A new version of PubPeer will be released in a few weeks and will incorporate Elasticsearch (Algolia is built with same tech). We would be interested in incorporating these data in PubPeer. Providing context to the retraction would be an obvious advantage. Perhaps retraction dates could even be inserted into the PubPeer timeline for each article.

blahah · 2017-04-16T09:43:32Z

@brandonStell cool, a big motivation for making this is that information about retractions and other updates should be able to be displayed in context wherever papers are displayed. We'll incorporate it into sciencefair, and will probably make some plugins for reference managers.

Let us know what we can do to support your use in PubPeer (which, as I think you know, we ❤️).

brandonStell · 2017-04-16T09:59:31Z

Your API is great. We could implement it immediately if there were retraction dates and links to retraction notices. Also, why limit to retractions? Could expressions of concern, etc. be returned?

maybe something like this is possible:

{
  "retracted": true,
   "retraction_notice": {
          "date": "1492336605",
          "url": "http://doi.org/10.7860/JCDR/2013/4833.2724",
        },
  "expression_of_concern": false,
  "other_events": false,
}

blahah · 2017-04-16T10:06:07Z

Yup, that's coming today - we made the whole thing yesterday so we started with the simplest thing. Today we'll add all updates from this list, and we made a command-line tool for getting them from crossref.

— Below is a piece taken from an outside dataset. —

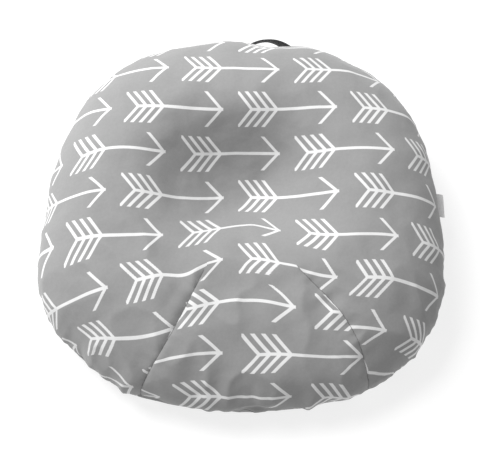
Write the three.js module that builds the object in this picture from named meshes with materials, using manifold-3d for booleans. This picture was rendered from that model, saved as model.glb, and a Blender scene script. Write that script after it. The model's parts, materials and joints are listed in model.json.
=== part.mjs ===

I think we'll go with retracted: bool and then update: obj where the object describes the type of update, links to the DOI of the update, and has the date. Some of the coding of update types is overloaded and misused by the publishers.

blahah · 2017-04-16T16:47:49Z

@brandonStell how's this for the metadata format:

{
  "retracted": false,
  "update": {
    "timestamp": 1361836800000,
    "doi": "10.1002/job.1858",
    "type": "correction"
  },
  "doi": "10.1002/job.1787",
  "journal": "Journal of Organizational Behavior",
  "publisher": "Wiley-Blackwell",
  "title": "Erratum: Cognitive and affective identification: Exploring the links between different forms of social identification and personality with work attitudes and behavior"
}

brandonStell · 2017-04-16T16:55:26Z

Great for us; looks like everything we would need.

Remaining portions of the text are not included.